[A block of data]
┌──
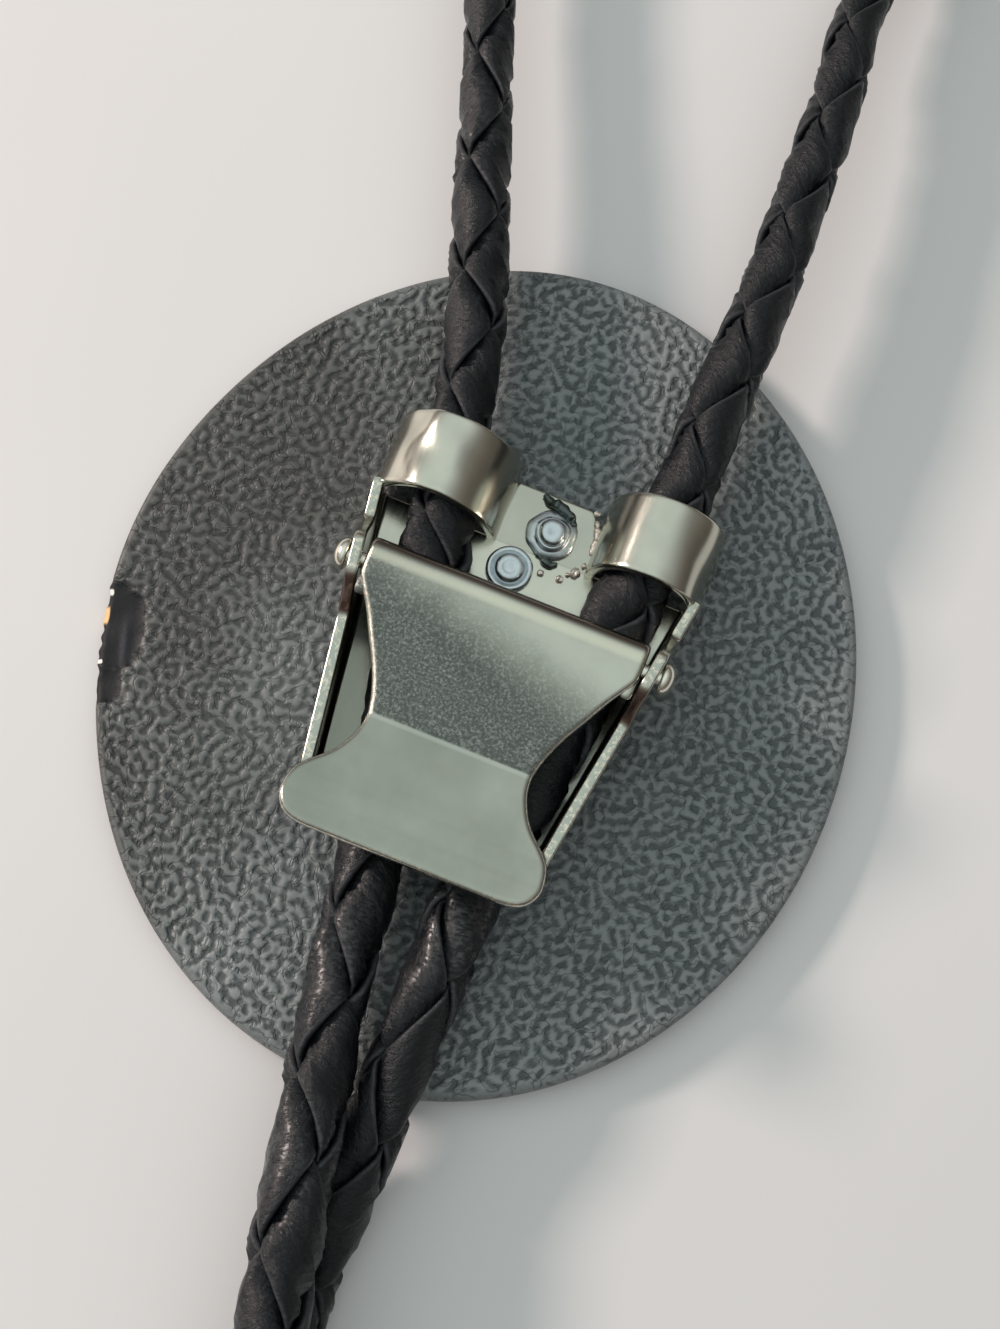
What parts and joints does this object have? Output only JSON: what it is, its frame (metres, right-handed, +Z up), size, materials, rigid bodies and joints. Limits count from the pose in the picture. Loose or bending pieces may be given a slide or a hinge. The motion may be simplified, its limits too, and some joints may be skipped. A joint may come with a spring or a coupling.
{
  "type": "bolo tie",
  "caption": "Bolo tie lying face down: oval cast slide with a hinged lever clasp that grips a braided leather cord with metal tips.",
  "frame": {"origin": "centre of the medallion's flat front, on the surface that it rests on", "axes": "+Z up, away from the surface; +Y along the cord towards the neck loop, square to the clasp's hinge line; +X to the right seen from above"},
  "size_m": [0.1959, 0.4089, 0.013],
  "materials": {
    "cast_metal": "dark gunmetal casting with a worm-track texture",
    "nickel": "satin nickel plate",
    "black_leather": "black braided leather with a soft sheen",
    "tip_metal": "plain satin metal"
  },
  "bodies": {
    "slide": {"medallion": "cast_metal", "clasp_base": "nickel", "hinge_rivet_left": "nickel", "hinge_rivet_right": "nickel", "cord_left": "black_leather", "cord_right": "black_leather", "tip_left": "tip_metal", "tip_right": "tip_metal"},
    "lever": {"clasp_lever": "nickel"}
  },
  "joints": [
    {"name": "lever_hinge", "type": "hinge", "parent": "slide", "child": "lever", "pos_m": [0.00045, 0.0024, 0.01], "axis": [-1, 0, 0], "range_deg": [0, 95]}
  ]
}
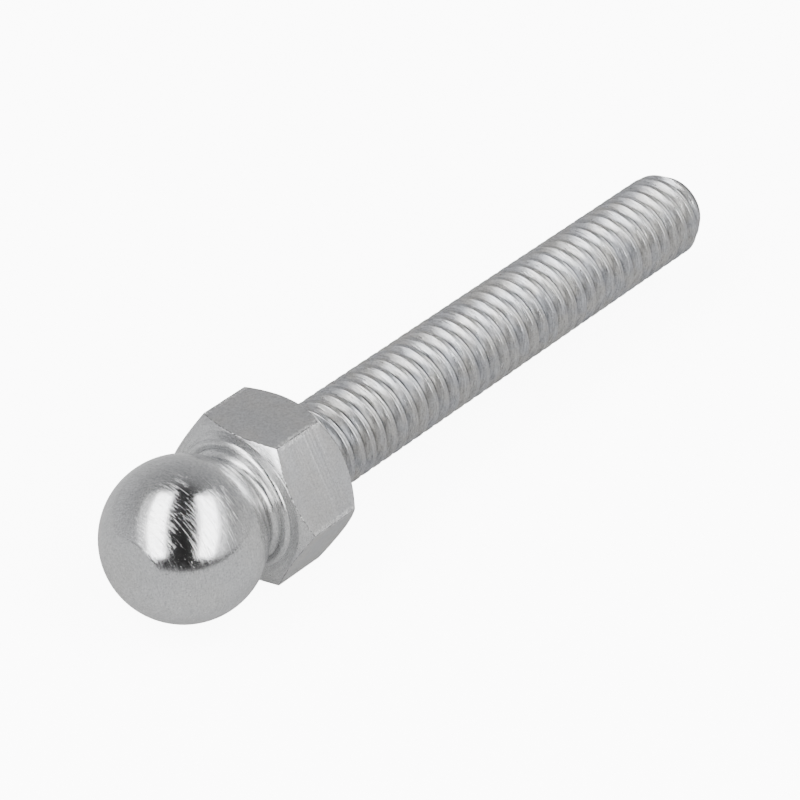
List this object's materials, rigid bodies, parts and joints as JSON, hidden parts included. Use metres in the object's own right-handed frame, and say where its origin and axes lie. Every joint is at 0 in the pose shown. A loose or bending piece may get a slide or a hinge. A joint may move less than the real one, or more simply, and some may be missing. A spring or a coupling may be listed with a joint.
{
  "type": "ball-ended threaded spindle",
  "caption": "Threaded steel stem with a hexagon and a ball head on a short neck, for a swivelling foot or a ball joint.",
  "frame": {"origin": "the centre of the ball", "axes": "+X runs along the stem, away from the ball; +Z is square to one flat of the hexagon; +Y completes the frame, towards a corner of the hexagon"},
  "size_m": [0.053, 0.0114, 0.01],
  "materials": {
    "turned_head": "turned, bright zinc plated",
    "rolled_stem": "rolled thread, bright zinc plated"
  },
  "bodies": {
    "root": {"ball_hex_head": "turned_head", "threaded_stem": "rolled_stem"}
  },
  "joints": []
}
└──
Directive
Extract all of the material exactly as it is written.

Exercise result
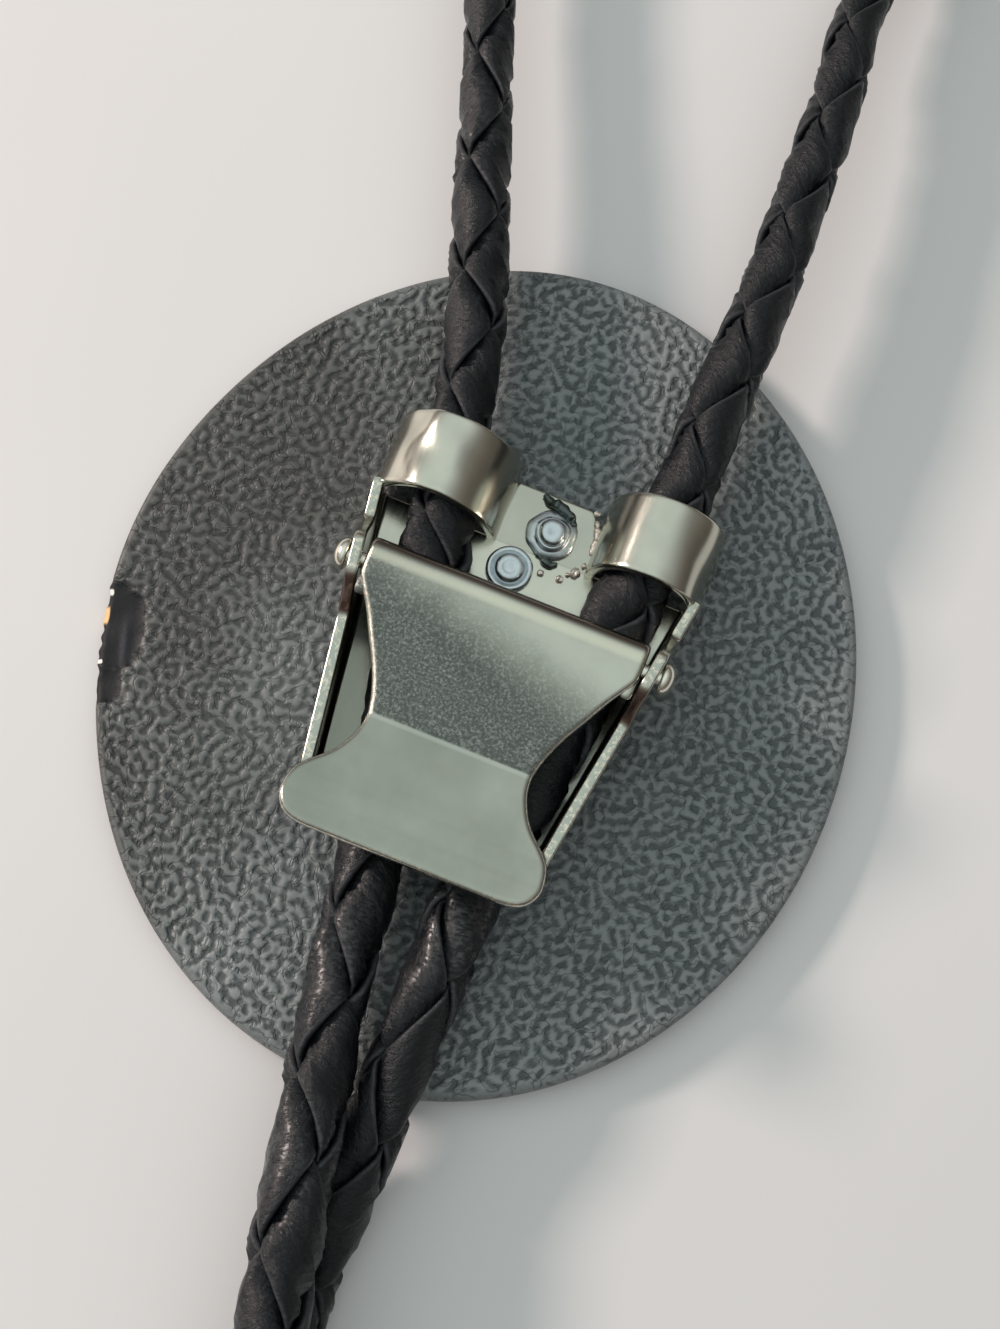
What parts and joints does this object have? Output only JSON: what it is, its frame (metres, right-handed, +Z up), size, materials, rigid bodies and joints. Limits count from the pose in the picture. Loose or bending pieces may be given a slide or a hinge. The motion may be simplified, its limits too, and some joints may be skipped. A joint may come with a spring or a coupling.
{
  "type": "bolo tie",
  "caption": "Bolo tie lying face down: oval cast slide with a hinged lever clasp that grips a braided leather cord with metal tips.",
  "frame": {"origin": "centre of the medallion's flat front, on the surface that it rests on", "axes": "+Z up, away from the surface; +Y along the cord towards the neck loop, square to the clasp's hinge line; +X to the right seen from above"},
  "size_m": [0.1959, 0.4089, 0.013],
  "materials": {
    "cast_metal": "dark gunmetal casting with a worm-track texture",
    "nickel": "satin nickel plate",
    "black_leather": "black braided leather with a soft sheen",
    "tip_metal": "plain satin metal"
  },
  "bodies": {
    "slide": {"medallion": "cast_metal", "clasp_base": "nickel", "hinge_rivet_left": "nickel", "hinge_rivet_right": "nickel", "cord_left": "black_leather", "cord_right": "black_leather", "tip_left": "tip_metal", "tip_right": "tip_metal"},
    "lever": {"clasp_lever": "nickel"}
  },
  "joints": [
    {"name": "lever_hinge", "type": "hinge", "parent": "slide", "child": "lever", "pos_m": [0.00045, 0.0024, 0.01], "axis": [-1, 0, 0], "range_deg": [0, 95]}
  ]
}
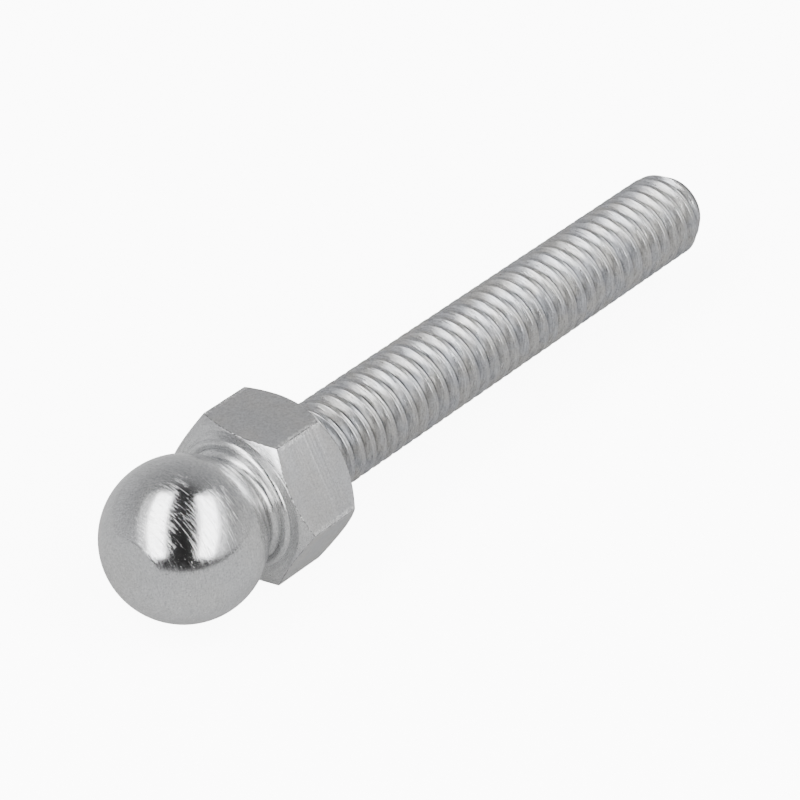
List this object's materials, rigid bodies, parts and joints as JSON, hidden parts included. Use metres in the object's own right-handed frame, and say where its origin and axes lie. Every joint is at 0 in the pose shown. A loose or bending piece may get a slide or a hinge. A joint may move less than the real one, or more simply, and some may be missing. A spring or a coupling may be listed with a joint.
{
  "type": "ball-ended threaded spindle",
  "caption": "Threaded steel stem with a hexagon and a ball head on a short neck, for a swivelling foot or a ball joint.",
  "frame": {"origin": "the centre of the ball", "axes": "+X runs along the stem, away from the ball; +Z is square to one flat of the hexagon; +Y completes the frame, towards a corner of the hexagon"},
  "size_m": [0.053, 0.0114, 0.01],
  "materials": {
    "turned_head": "turned, bright zinc plated",
    "rolled_stem": "rolled thread, bright zinc plated"
  },
  "bodies": {
    "root": {"ball_hex_head": "turned_head", "threaded_stem": "rolled_stem"}
  },
  "joints": []
}